In theory, do 10 times transfer, 57.6 people recive it. In 20 times 3325, 30 times 190,000 people, 40 times 11,000,000 people, 50 times 640,000,000 people. At 56 times do it, it will be 7,200,000,000 people, and the ground is dominated by goodwill.
(In the assumption that evil is half of all, it will not be spread more after the 55 times because there is no good people other else.) 
If 4 or more, It is clear that the number of times we need is fewer. 
But the act that does not require a return is hard work usually. In real life, everyone can not afford, having compassion to others is difficult comparatively. If it is for quite stranger, it would be more difficult. 
So, There is no hope to transmitted to as many people as possible is. If we must transfer, the number of that we transfer should be as little as possible. 

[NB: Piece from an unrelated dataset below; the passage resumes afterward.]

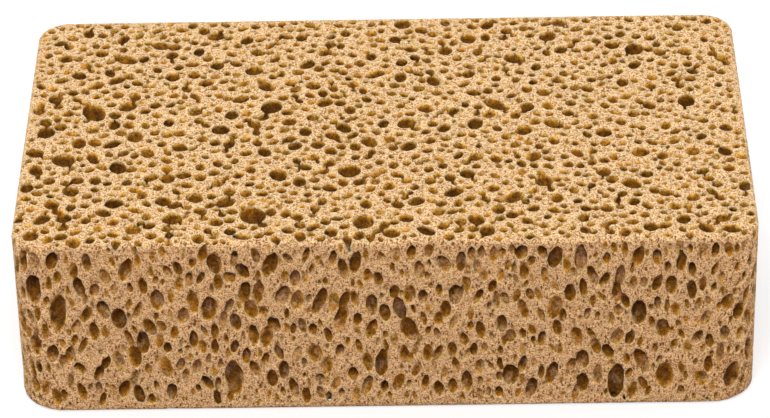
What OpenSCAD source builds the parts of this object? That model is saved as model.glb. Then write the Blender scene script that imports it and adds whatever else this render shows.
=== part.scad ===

This movement is intended to be filled all of the world at last by transfer to next continuously, it must not be too much enough to inhibit the willingness that we transfer to the next. 
When I think of these, 3 is the required minimum number, as much as possible to reduce the burden on the individual, to transfer to next surely. 
This is my conclusion of magic number "3".